Diagnostic criteria to visualize annular tearing on MRI were initially established by Aprill and Bogduk in 1992.
In the 1998 study, the authors state that the objective of the study was to “To determine the sensitivity of magnetic resonance imaging in the detection of painful anular tears manifested by the high-intensity zone” (Saifuddin, Braithwaite, White, Taylor, & Renton, 1998, p. 453). They continued by saying, “Anular tears were identified in magnetic resonance images by the presence of a high-intensity zone in the posterior annulus” (Saifuddin et al., 1998, p. 453). The study also pointed out a very important aspect of MRI physics and slice thickness reporting, “The ability to identify an HIZ on T2-weighted MRI scans has also been related to slice thickness. Most current MRI sequences employ a 4- or 5-mm slice thickness. A small tear may therefore not be identified using such slice thicknesses because of partial volume averaging with the surrounding hypointense annulus” (Saifuddin et al., 1998, p. 457). The authors also recommend that the parameters of the study should not include a gap between slices.

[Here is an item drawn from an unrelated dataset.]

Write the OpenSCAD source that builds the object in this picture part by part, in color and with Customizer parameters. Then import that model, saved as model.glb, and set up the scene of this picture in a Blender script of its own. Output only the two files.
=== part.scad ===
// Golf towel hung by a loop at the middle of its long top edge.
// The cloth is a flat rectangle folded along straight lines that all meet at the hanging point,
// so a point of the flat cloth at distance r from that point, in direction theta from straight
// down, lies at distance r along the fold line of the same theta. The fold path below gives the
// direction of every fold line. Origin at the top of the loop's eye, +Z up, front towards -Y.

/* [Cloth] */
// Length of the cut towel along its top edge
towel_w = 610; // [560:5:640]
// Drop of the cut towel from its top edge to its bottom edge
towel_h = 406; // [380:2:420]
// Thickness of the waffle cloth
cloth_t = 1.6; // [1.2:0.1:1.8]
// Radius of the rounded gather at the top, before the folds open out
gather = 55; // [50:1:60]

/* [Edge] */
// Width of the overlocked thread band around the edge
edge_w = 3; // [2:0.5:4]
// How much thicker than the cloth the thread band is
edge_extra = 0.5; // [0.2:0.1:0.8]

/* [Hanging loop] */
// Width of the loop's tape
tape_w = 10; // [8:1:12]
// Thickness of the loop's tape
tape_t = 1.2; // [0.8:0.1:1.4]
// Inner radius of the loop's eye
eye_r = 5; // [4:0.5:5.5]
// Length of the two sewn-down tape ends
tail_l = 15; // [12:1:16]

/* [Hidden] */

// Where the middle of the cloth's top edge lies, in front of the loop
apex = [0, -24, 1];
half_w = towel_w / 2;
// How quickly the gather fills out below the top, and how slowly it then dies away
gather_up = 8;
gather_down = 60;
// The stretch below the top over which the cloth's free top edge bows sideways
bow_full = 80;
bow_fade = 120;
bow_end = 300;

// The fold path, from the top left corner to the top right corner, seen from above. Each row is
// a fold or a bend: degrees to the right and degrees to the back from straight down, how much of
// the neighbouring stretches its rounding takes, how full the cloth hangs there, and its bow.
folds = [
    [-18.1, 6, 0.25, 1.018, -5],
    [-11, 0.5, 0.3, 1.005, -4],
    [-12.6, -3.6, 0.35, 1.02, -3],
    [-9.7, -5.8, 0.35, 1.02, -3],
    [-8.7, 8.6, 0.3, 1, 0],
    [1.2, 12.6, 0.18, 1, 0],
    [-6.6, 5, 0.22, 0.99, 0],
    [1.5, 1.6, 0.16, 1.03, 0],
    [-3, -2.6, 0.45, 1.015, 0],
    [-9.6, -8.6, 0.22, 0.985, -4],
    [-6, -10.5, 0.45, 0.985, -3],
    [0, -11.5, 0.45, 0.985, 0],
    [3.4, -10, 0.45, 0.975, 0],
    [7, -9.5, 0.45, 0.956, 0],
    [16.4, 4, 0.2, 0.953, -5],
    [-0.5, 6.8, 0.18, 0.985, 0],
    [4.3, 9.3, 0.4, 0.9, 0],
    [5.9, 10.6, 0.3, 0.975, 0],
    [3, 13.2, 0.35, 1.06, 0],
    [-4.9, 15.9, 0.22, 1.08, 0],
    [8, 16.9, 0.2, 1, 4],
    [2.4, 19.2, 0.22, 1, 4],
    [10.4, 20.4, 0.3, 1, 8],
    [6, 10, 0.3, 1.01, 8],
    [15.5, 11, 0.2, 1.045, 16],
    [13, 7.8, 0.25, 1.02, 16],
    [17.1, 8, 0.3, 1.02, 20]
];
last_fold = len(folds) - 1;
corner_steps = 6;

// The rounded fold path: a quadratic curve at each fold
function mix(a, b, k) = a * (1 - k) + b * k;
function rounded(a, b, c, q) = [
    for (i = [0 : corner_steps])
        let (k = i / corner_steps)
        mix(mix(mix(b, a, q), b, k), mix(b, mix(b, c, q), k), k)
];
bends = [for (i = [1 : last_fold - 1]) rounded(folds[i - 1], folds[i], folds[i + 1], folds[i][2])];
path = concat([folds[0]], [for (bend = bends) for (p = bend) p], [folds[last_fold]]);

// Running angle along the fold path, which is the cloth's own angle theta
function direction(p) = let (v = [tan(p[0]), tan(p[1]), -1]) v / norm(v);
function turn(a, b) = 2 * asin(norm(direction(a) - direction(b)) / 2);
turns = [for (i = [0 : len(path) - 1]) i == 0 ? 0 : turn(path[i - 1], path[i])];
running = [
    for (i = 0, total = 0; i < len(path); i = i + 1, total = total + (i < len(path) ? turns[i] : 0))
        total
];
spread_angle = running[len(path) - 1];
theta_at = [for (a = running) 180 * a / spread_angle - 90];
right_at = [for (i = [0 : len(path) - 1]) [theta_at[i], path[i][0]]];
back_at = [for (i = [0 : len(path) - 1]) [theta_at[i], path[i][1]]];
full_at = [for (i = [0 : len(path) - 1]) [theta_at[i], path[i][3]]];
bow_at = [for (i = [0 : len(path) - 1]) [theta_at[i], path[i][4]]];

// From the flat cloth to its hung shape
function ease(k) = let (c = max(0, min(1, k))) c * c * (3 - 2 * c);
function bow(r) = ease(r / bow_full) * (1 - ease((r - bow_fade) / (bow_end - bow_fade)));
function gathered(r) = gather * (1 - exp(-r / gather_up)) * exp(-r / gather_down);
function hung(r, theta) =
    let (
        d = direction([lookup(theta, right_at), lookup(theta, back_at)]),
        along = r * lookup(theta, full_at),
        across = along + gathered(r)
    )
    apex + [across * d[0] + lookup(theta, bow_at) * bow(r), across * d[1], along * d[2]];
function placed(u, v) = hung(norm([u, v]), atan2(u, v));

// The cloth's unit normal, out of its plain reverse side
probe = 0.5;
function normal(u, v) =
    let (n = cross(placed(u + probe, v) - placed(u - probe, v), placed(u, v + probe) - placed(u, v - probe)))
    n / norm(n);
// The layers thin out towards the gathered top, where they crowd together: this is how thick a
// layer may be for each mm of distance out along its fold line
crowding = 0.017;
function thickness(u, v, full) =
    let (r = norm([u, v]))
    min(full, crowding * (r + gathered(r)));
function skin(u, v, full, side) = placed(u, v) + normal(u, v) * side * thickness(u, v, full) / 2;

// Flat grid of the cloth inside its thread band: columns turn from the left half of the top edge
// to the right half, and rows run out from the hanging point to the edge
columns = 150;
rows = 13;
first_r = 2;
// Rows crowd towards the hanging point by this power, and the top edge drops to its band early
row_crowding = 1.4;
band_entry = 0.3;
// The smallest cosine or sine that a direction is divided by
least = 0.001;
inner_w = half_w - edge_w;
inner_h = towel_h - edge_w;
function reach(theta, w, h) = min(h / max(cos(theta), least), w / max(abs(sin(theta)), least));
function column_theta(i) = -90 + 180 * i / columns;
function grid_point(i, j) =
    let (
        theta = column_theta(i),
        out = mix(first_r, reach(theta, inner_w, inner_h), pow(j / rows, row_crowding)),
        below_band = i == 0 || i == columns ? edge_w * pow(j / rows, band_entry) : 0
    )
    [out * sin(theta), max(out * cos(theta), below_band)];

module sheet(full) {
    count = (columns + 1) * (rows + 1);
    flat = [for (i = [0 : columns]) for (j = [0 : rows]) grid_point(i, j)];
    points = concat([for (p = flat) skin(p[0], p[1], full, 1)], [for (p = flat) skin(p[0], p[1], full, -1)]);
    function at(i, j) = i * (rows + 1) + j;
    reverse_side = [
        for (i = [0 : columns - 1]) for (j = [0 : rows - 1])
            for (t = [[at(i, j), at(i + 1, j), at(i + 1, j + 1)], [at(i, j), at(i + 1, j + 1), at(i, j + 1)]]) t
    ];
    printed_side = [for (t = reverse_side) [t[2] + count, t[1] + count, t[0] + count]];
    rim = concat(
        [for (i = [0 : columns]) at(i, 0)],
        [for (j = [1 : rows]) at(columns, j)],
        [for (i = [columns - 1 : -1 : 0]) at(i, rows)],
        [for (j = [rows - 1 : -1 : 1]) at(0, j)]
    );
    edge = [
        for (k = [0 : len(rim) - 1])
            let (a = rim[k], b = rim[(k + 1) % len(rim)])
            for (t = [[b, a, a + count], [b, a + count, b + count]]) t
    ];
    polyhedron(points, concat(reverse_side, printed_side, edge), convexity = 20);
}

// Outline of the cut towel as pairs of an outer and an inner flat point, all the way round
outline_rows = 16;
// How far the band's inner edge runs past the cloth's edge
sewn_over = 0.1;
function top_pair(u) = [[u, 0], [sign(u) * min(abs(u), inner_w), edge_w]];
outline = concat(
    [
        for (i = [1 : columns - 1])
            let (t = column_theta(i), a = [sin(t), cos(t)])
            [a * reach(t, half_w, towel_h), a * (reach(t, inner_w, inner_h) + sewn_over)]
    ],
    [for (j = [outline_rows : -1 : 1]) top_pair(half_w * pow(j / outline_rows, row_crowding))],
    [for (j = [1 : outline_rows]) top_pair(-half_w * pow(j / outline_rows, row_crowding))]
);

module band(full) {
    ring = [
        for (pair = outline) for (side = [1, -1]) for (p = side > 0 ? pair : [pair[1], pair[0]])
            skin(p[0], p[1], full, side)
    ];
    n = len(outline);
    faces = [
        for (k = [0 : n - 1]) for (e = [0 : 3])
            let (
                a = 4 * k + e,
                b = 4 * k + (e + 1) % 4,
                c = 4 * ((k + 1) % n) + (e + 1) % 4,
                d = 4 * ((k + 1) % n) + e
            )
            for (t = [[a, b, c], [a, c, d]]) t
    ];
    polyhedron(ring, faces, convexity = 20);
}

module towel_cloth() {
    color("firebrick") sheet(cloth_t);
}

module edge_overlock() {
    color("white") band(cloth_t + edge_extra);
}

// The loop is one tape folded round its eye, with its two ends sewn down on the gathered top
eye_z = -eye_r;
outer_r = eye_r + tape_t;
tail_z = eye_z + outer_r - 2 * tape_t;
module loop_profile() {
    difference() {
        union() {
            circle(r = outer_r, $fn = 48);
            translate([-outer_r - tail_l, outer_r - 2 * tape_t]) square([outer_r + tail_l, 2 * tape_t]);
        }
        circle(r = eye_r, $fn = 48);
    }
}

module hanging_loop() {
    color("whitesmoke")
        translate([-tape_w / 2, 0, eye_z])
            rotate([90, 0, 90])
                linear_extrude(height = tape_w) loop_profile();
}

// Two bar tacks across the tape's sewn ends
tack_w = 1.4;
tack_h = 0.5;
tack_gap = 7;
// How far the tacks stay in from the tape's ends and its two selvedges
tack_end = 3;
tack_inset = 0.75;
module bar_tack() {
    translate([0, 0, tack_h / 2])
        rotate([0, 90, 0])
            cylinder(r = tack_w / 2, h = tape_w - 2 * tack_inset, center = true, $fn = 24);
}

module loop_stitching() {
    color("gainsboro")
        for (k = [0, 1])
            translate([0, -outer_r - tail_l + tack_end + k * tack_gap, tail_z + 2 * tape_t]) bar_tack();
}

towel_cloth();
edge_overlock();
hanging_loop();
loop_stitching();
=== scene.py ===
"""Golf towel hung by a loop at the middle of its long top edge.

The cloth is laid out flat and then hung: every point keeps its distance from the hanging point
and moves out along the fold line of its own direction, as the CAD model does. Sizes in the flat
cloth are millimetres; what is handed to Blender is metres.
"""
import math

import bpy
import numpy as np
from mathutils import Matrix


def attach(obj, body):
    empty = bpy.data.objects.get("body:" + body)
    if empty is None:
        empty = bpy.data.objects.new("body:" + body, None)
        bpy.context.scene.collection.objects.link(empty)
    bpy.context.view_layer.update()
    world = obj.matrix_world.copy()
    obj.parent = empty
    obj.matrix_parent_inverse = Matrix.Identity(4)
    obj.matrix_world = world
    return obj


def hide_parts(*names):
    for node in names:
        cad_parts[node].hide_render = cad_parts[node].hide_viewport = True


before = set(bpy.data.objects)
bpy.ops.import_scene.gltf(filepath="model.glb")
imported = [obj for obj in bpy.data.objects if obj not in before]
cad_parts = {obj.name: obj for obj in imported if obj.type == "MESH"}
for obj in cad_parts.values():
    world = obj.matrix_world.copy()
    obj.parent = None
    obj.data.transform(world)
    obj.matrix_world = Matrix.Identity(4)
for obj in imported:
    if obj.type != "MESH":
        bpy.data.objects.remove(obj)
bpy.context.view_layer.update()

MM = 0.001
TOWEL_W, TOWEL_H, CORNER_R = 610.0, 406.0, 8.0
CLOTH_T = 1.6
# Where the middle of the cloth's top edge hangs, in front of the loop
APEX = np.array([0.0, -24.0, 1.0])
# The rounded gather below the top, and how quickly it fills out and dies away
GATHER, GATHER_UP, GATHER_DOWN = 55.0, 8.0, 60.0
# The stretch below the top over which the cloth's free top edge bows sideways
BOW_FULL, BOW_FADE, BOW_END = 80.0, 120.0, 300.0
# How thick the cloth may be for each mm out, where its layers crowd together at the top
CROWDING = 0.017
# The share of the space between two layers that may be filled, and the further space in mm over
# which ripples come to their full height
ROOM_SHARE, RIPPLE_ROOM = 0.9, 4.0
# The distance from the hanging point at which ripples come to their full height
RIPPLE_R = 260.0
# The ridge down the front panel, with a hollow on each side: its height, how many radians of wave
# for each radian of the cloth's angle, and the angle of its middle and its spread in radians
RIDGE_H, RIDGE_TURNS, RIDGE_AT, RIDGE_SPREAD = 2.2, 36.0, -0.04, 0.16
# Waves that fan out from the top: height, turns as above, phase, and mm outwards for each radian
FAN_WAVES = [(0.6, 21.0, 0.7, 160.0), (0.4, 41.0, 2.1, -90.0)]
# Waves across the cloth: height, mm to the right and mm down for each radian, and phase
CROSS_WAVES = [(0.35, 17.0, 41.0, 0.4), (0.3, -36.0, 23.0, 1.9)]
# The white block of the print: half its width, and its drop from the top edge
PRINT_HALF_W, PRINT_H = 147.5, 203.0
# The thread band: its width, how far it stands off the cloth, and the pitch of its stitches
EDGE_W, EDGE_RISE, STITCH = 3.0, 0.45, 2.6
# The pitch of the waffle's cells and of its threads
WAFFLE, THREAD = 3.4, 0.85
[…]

It should be noted that the slice thickness parameters, as published by the American College of Radiology in 2006, were outlined in chart form in Bimonthly #74, MRI parameters.

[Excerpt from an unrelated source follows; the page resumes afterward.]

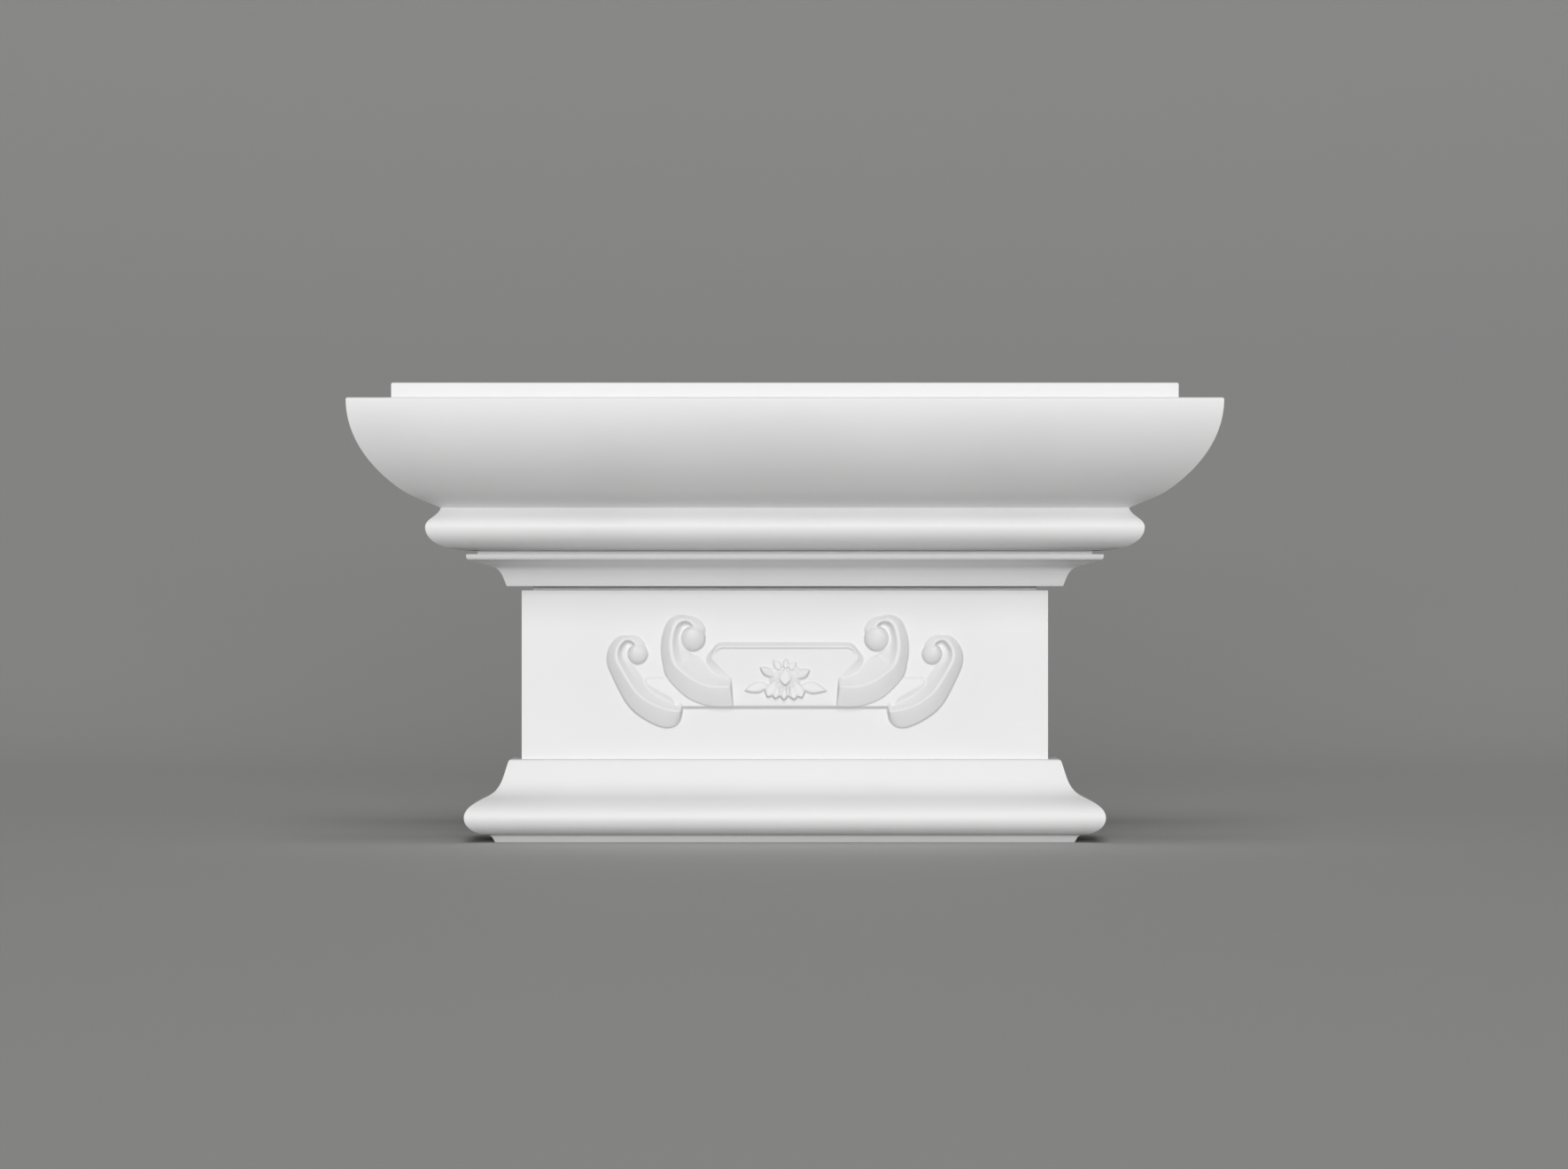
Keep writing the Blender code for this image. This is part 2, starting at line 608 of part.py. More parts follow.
def ornament():
    """All raised forms on the neck, each a closed solid sunk into it."""
    forms = [slab("wings", wing_foot(), wing_face(), wing_height)]
    forms.append(slab("tablet", tablet_foot(), tablet_face(), tablet_height))
    forms.append(bead("bead"))
    for side in (1, -1):
        tag = "right" if side > 0 else "left"
        start = (OUTER_START_X, OUTER_START_UP)
        path = stations(start, OUTER_HEADING, OUTER_ARCS, OUTER_FIRST)
        end = (OUTER_END_ROUND, OUTER_END_W, OUTER_END_H)
        forms.append(scroll("outer_scroll_" + tag, side, path, *end))
        start = (INNER_START_X, INNER_START_UP)
        path = stations(start, INNER_HEADING, INNER_ARCS, INNER_FIRST)
        end = (INNER_END_ROUND, INNER_END_W, INNER_END_H)
        forms.append(scroll("inner_scroll_" + tag, side, path, *end))
        eye = (side * OUTER_EYE_X, OUTER_EYE_UP, 2 * OUTER_EYE_R, 2 * OUTER_EYE_R, OUTER_EYE_H)
        shift = (side * OUTER_EYE_SHIFT_X, OUTER_EYE_SHIFT_UP)
        forms.append(dome("outer_eye_" + tag, *eye, *shift))
        eye = (side * INNER_EYE_X, INNER_EYE_UP, 2 * INNER_EYE_R, 2 * INNER_EYE_R, INNER_EYE_H)
        shift = (side * INNER_EYE_SHIFT_X, INNER_EYE_SHIFT_UP)
        forms.append(dome("inner_eye_" + tag, *eye, *shift))
    for i, sizes in enumerate(PETALS):
        forms.append(petal("petal_%d" % i, *sizes))
    forms.append(dome("boss", BOSS_X, BOSS_UP, BOSS_W, BOSS_TALL, BOSS_H))
    return forms


def join_into(body, forms):
    """Unite all the forms with the body at once and drop the separate forms."""
    group = bpy.data.collections.new("forms")
    bpy.context.scene.collection.children.link(group)
    for form in forms:
        group.objects.link(form)
    union = body.modifiers.new("unite", "BOOLEAN")
    union.operation = "UNION"
    union.solver = "EXACT"
    union.operand_type = "COLLECTION"
    union.collection = group
    bpy.context.view_layer.update()
    graph = bpy.context.evaluated_depsgraph_get()
    mesh = bpy.data.meshes.new_from_object(body.evaluated_get(graph))
    body.modifiers.clear()
    body.data = mesh
    for form in forms:
        bpy.data.objects.remove(form, do_unlink=True)
    bpy.data.collections.remove(group)


def tidy_mesh(body):
    bm = bmesh.new()
    bm.from_mesh(body.data)
    bmesh.ops.remove_doubles(bm, verts=bm.verts, dist=MERGE)
    bmesh.ops.dissolve_degenerate(bm, edges=bm.edges, dist=MERGE)
    bmesh.ops.triangulate(bm, faces=bm.faces)
    bm.to_mesh(body.data)
    bm.free()
    body.data.name = body.name
    for polygon in body.data.polygons:
        polygon.use_smooth = True
    body.data.set_sharp_from_angle(angle=math.radians(30))


def paint(body):
    material = bpy.data.materials.new("white_paint")
    material.use_nodes = True
    shader = material.node_tree.nodes["Principled BSDF"]
    shader.inputs["Base Color"].default_value = PAINT_COLOUR
    shader.inputs["Roughness"].default_value = PAINT_ROUGHNESS
    shader.inputs["Metallic"].default_value = 0.0
    body.data.materials.clear()
    body.data.materials.append(material)


for old in list(bpy.data.objects):
    bpy.data.objects.remove(old, do_unlink=True)

capital = moulded_block()
join_into(capital, ornament())
tidy_mesh(capital)
paint(capital)
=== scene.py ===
# %% [markdown]
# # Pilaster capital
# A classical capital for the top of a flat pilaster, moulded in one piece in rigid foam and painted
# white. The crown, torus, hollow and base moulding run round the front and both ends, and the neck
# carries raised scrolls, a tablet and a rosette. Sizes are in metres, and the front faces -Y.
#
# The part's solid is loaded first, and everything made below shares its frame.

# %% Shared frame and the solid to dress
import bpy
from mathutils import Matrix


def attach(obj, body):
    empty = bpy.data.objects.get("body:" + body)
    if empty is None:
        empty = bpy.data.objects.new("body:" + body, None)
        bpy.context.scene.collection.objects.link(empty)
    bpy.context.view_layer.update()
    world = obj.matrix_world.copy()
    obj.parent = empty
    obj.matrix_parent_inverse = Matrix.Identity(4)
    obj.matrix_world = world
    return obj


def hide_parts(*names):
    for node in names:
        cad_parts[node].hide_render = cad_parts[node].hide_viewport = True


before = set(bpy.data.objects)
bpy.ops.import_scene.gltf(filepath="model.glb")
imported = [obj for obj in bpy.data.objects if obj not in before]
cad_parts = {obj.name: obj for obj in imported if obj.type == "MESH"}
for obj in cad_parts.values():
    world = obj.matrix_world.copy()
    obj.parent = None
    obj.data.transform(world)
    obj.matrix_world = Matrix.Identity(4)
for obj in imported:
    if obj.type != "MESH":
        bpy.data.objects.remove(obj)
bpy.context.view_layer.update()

# %% What the cells below use
import math

import bmesh
import bpy
import numpy as np
from mathutils import Vector

print("working in", bpy.context.scene.name)

# %% [markdown]
# ## Side outline
# The bands round the block are mouldings, and each has the same side outline on the front and on
# both ends. They could be cut from a box or stacked from bars. Here one outline is drawn and later
# run round the block, since that is how a moulding is defined, and every line stays straight.
# The outline climbs from the underside to the top as pairs of numbers: how far it stands out from
# the neck, and how high it is. A bow is a smooth curve set by its two ends and by the angles at
# which it leaves and arrives.

# %% Curves of the side outline
NECK_W = 0.2400
NECK_D = 0.0450
NECK_H = 0.0771
FULLNESS = 0.36
CURVE_STEPS = 20
LEVEL = 0
UPRIGHT = 90


def bow(start, start_deg, end, end_deg, fullness=FULLNESS, steps=CURVE_STEPS):
    """Points of a smooth curve, without its start. Degrees are measured up from level."""
    pull = fullness * math.dist(start, end)
    leave = math.radians(start_deg)
    arrive = math.radians(end_deg)
    near = (start[0] + pull * math.cos(leave), start[1] + pull * math.sin(leave))
    far = (end[0] - pull * math.cos(arrive), end[1] - pull * math.sin(arrive))
    knots = (start, near, far, end)
    points = []
    for i in range(1, steps + 1):
        t = i / steps
        weights = ((1 - t) ** 3, 3 * (1 - t) ** 2 * t, 3 * (1 - t) * t ** 2, t ** 3)
        points.append(tuple(sum(w * k[axis] for w, k in zip(weights, knots)) for axis in (0, 1)))
    return points


print("a bow has", CURVE_STEPS, "steps")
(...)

In the study published more recently in 2006, the authors also reported, “The current study suggests that the HIZ of the lumbar disc on MRI in the patient with low back pain could be considered as a reliable marker of painful outer annular disruption” (Peng, Hou, Wu, Zhang, & Yang, 2006, p. 583). This again confirms the findings of Aprill and Bogduk in 1992. Proper history taking, documentation of causal relationship and knowledge of how to order and properly read MRI studies is critical in the medical legal world. Clinicians that have the credentials and are current with the research literature are required to properly render causality, a proper diagnosis and prognosis in personal injury cases.